Ayame asintió, nerviosa.
Aunque no existía ninguna muralla que delimitara el perímetro de la aldea, quedaba muy claro dónde empezaba y acababa. El lago que rodeaba Amegakure, y que estaba alimentado por las permanentes precipitaciones que asolaban la región, era su muralla. Y entre la misma aldea y el puente que los conectaba con el resto del continente estaba el punto de control, siempre vigilado por un par de ninjas de alto rango. Kōri se adelantó para justificar el motivo de su partida y, tras un breve intercambio de palabras, los tres fueron libres para abandonar al fin la aldea.
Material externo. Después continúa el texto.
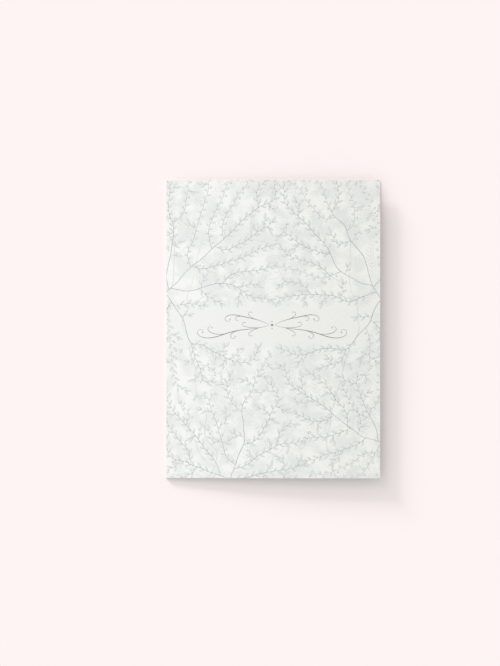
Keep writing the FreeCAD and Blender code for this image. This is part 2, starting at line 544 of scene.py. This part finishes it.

Ni siquiera habían terminado de recorrer el puente, pero Ayame ya miraba a su alrededor extasiada. El mundo se abría ante ella por primera vez, y ya no veía rascacielos, asfalto y luces de neón allá donde mirara. Ahora había agua, árboles en la lejanía, el rumor de la lluvia en sus oídos y el misterio de lo que les aguardaría delante de sus pasos. Sentía miedo... pero al mismo tiempo sentía una emoción desenfrenada.
—Ahora que lo pienso... Vamos a pasar cerca de Shinogi-To... y la Ciudad Fantasma —pensó en voz alta, y un desagradable escalofrío la sacudió de los pies a la cabeza.
Kōri le dirigió una larga mirada, pero no dijo nada al respecto. Su rostro seguía siendo inescrutable, una máscara de insensibilidad perfecta.